1) Net neutrality is important to free speech because the ISPs will invariably abuse the rules (without breaking them, of course) laid out if they are allowed to slow down certain types of traffic. They will slow it to the point that it becomes unusable (file sharing, anyone?), or slow down access to competitor's sites (again to the point where they become unusble). The companaies will claim they won't, but history has proven otherwise.
2) Net neutrality is only good if you're the one doing the file sharing or watching the streaming movie. The older folks simply trying to upload pictures of their grandkids or browse to HGTV's site, but it runs slow because the 14-year-old kid next door is sharing his entire 16 GB colletion of MP3's to the world on the same subnet. Is it fair to the ones who aren't sharing (and they don't have any real alternatives to go to)?
That being said, I'm a huge fan of Netflix and I don't want my streaming movies throttled down. I lean more toward neutrality, but would hope that the worst abusers of bandwidth could still be corrected when needed.
Just my $0.02.
-JJS
You're off in your understanding of net neutrality. Neutrality in a nutshell means "all packets are created equal". Neutrality is being violated if the ISP sees that you are streaming video and throttles that. Neutrality is not being violated if the ISP has a policy to throttle your connection if you exceed 2GB in 24 hours (or whatever content-neutral usage policy). ISPs love to conflate neutrality and "breaking the internets" as a scare tactic- they really have nothing to do with each other.

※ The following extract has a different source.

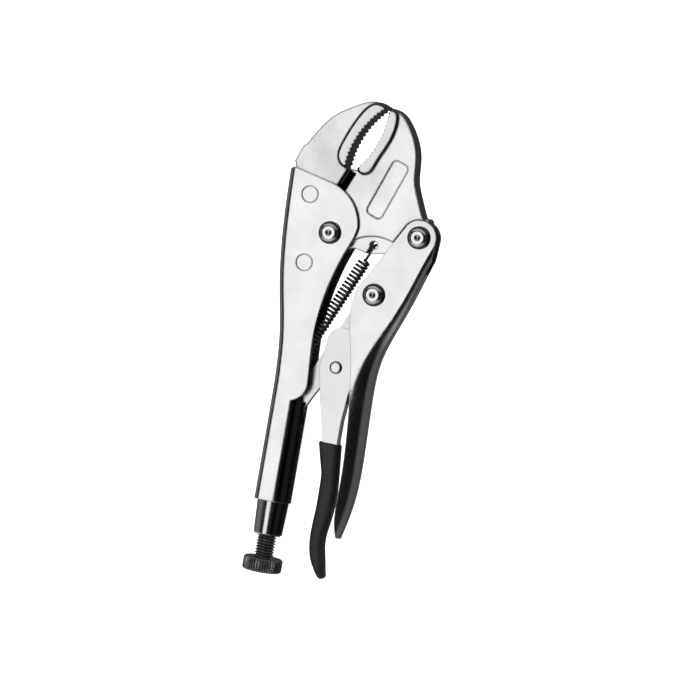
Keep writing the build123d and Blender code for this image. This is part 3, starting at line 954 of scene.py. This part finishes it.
class OpeningSpring(Group):
    """Coiled spring between the fixed handle and the moving jaw."""

    sizes = SpringSizes()

    def path(self, middle: float) -> list[Vector]:
        """Centre line of the wire, from the lower hook to the upper one.

        Args:
            middle: Z of the spring's axis.

        Returns:
            The points.
        """
        sizes = self.sizes
        low = Vector((*sizes.lower_hole, middle))
        high = Vector((*sizes.upper_hole, middle))
        along = (high - low).normalized()
        up = Vector((0.0, 0.0, 1.0))
        side = up.cross(along)
        start, end = low + along * sizes.lower_tail, high - along * sizes.upper_tail
        length = (end - start).length
        turns = round(length / sizes.pitch)
        coil = []
        count = turns * sizes.steps_per_turn
        for i in range(count + 1):
            turn = 2 * pi * i / sizes.steps_per_turn
            grow = sizes.end_growth * sizes.steps_per_turn
            spread_out = min(1.0, i / grow, (count - i) / grow)
            reach = sizes.coil * sin(spread_out * pi / 2)
            coil.append(start + along * (length * i / count) + reach * (side * cos(turn) + up * sin(turn)))
        lower_hook = spread([low + up * sizes.hook_bar, low, start], sizes.hook_step)[:-1]
        upper_hook = spread([end, high, high - up * sizes.hook_bar], sizes.hook_step)[1:]
        return settle(lower_hook + coil + upper_hook, sizes.softening)

    def build(self) -> None:
        """Make the spring, which stretches from the fixed handle to the moving jaw."""
        low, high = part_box("opening_spring")
        middle = (low.z + high.z) / 2
        path = self.path(middle)
        piece = tube("coiled_spring", path, self.sizes.wire / 2, self.sizes.wire_sides)
        smooth(piece, 60.0)
        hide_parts("opening_spring")
        paint(piece, SpringSteel().material())
        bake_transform(piece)
        log.info("coiled_spring made of %d points along its wire", len(path))


# ---------------------------------------------------------------- studio
@dataclass(frozen=True)
class Panel:
    """A soft light panel that faces a point."""

    name: str
    place: tuple[float, float, float]
    aim: tuple[float, float, float]
    size: tuple[float, float]
    radiance: float
    in_reflections: bool
    tint: tuple[float, float, float] = (1.0, 1.0, 1.0)

    def build(self) -> bpy.types.Object:
        """Make the light.

        Returns:
            The light object.
        """
        lamp = bpy.data.lights.new(self.name, "AREA")
        lamp.shape = "RECTANGLE"
        lamp.size, lamp.size_y = self.size
        lamp.energy = self.radiance * pi * self.size[0] * self.size[1]
        lamp.color = self.tint
        piece = bpy.data.objects.new(self.name, lamp)
        bpy.context.scene.collection.objects.link(piece)
        place, aim = Vector(self.place), Vector(self.aim)
        back = (place - aim).normalized()
        right = Vector((0.0, 1.0, 0.0)).cross(back).normalized()
        turn = Matrix((right, back.cross(right), back)).transposed()
        piece.matrix_world = Matrix.Translation(place) @ turn.to_4x4()
        piece.visible_glossy = self.in_reflections
        log.info("light %s, %.1f W", self.name, lamp.energy)
        return piece


@dataclass(frozen=True)
class CameraSizes:
    """Where the camera stands and what it aims at."""

    place: tuple[float, float, float] = (0.5133, 0.0742, 1.944)
    aim: tuple[float, float, float] = (0.01267, -0.05347, 0.0119)
    roll: float = 10.19
    lens: float = 206.95
    sensor: float = 36.0


class Studio:
    """Floor, pale dome, lights, dark surroundings and camera.

    The surroundings show only in the steel: room is their brightness overhead, and ground, left, right
    and ends are what they rise to below, on either side, and beyond the jaws and the screw.
    """

    camera = CameraSizes()
    room = 0.006
    ground = 0.10
    left = 0.16
    right = 0.09
    ends = 0.5
    floor_half = 4.0
    dome_reach = 3.9
    dome_sides = 48
    dome_rows = 12
    panels = (
        Panel("flat_face_panel", (-0.26, -0.12, 1.0), (-0.20, -0.11, 0.0), (0.50, 0.72), 1.03, True),
        Panel("overhead_panel", (-0.9, 0.2, 1.6), (0.0, -0.05, 0.0), (2.6, 2.6), 1.6, False),
    )

    def floor(self, level: float) -> None:
        """Lay the floor, which doesn't show in the steel.

        Args:
            level: Z of the floor.
        """
        half = self.floor_half
        mesh = bpy.data.meshes.new("floor")
        corners = [(-half, -half, level), (half, -half, level), (half, half, level), (-half, half, level)]
        mesh.from_pydata(corners, [], [(0, 1, 2, 3)])
        piece = bpy.data.objects.new("floor", mesh)
        bpy.context.scene.collection.objects.link(piece)
        paint(piece, PaleFloor().material())
        piece.visible_glossy = False
        piece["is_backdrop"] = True

    def backdrop(self, level: float) -> None:
        """Close the room with a pale dome, which doesn't show in the steel and lights nothing.

        Args:
            level: Z of the floor.
        """
        rings = []
        for row in range(self.dome_rows):
            lift = pi / 2 * row / self.dome_rows
            radius, height = self.dome_reach * cos(lift), level + self.dome_reach * sin(lift)
            turns = [2 * pi * side / self.dome_sides for side in range(self.dome_sides)]
            rings.append([Vector((radius * cos(turn), radius * sin(turn), height)) for turn in turns])
        piece = from_rings("backdrop", rings)
        smooth(piece, 60.0)
        paint(piece, PaleFloor(name="pale_backdrop", glow=0.9).material())
        piece.visible_glossy = False
        piece.visible_diffuse = False
        piece.visible_shadow = False
        piece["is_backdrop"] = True

    def surroundings(self) -> None:
        """Surround the tool with a dark room that is paler below and to its sides."""
        world = bpy.data.worlds.new("dark_room")
        world.use_nodes = True
        tree = world.node_tree
        where = tree.nodes.new("ShaderNodeTexCoord")
        parts = tree.nodes.new("ShaderNodeSeparateXYZ")
        tree.links.new(where.outputs["Generated"], parts.inputs[0])
        glows = []
        sides = (
            (2, -0.55, -0.95, self.ground),
            (0, -0.7, -1.0, self.left),
            (0, 0.70, 0.84, self.right),
            (1, -0.36, -0.62, self.ends),
            (1, 0.36, 0.62, self.ends),
        )
        for axis, start, end, top in sides:
            ramp = tree.nodes.new("ShaderNodeMapRange")
            ramp.interpolation_type = "SMOOTHSTEP"
            tree.links.new(parts.outputs[axis], ramp.inputs["Value"])
            ends = (("From Min", start), ("From Max", end), ("To Min", self.room), ("To Max", top))
            for name, number in ends:
                ramp.inputs[name].default_value = number
            glows.append(ramp.outputs["Result"])
        brightest = glows[0]
        for glow in glows[1:]:
            brighter = tree.nodes.new("ShaderNodeMath")
            brighter.operation = "MAXIMUM"
            tree.links.new(brightest, brighter.inputs[0])
            tree.links.new(glow, brighter.inputs[1])
            brightest = brighter.outputs[0]
        tree.links.new(brightest, tree.nodes["Background"].inputs["Color"])
        bpy.context.scene.world = world

    def view(self) -> None:
        """Place the camera."""
        data = bpy.data.cameras.new("camera")
        data.lens = self.camera.lens
        data.sensor_width = self.camera.sensor
        data.clip_start, data.clip_end = 0.01, 20.0
        piece = bpy.data.objects.new("camera", data)
        bpy.context.scene.collection.objects.link(piece)
        place, aim = Vector(self.camera.place), Vector(self.camera.aim)
        roll = radians(self.camera.roll)
        back = (place - aim).normalized()
        right = Vector((-sin(roll), cos(roll), 0.0)).cross(back).normalized()
        turn = Matrix((right, back.cross(right), back)).transposed()
        piece.matrix_world = Matrix.Translation(place) @ turn.to_4x4()
        bpy.context.scene.camera = piece

    def build(self) -> None:
        """Make the whole studio."""
        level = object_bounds()[0][2]
        self.floor(level)
        self.backdrop(level)
        self.surroundings()
        for panel in self.panels:
            panel.build()
        self.view()
        settings = bpy.context.scene.view_settings
        settings.view_transform = "Standard"
        settings.look = "None"
        settings.exposure = 0.0
        settings.gamma = 1.0


def main() -> None:
    """Load the model, make and paint every piece, and set up the studio."""
    logging.basicConfig(level=logging.INFO, format="%(name)s: %(message)s")
    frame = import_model()
    groups = [kind(frame["nodes"]) for kind in
              (FixedSide, MovingJaw, LowerSide, ToggleLink, ReleaseLever, AdjustingScrew, OpeningSpring)]
    for group in groups:
        group.build()
        group.dress()
    Studio().build()


if __name__ == "__main__":
    main()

My internet connection here at school determines my bandwidth based on my data usage in the last 36 hours, with 3 tiers (unlimited, 512k, 128k). I would be perfectly happy to sign up for a similar plan through an ISP if it is reasonably priced and reliable. We can have net neutrality, reasonable usage plans and reliable connections without unreasonable strain on capacity- all while ISPs earn a profit- but ISPs are happier with their secure monopolies and will never change until the government tells them to or breaks the monopoly.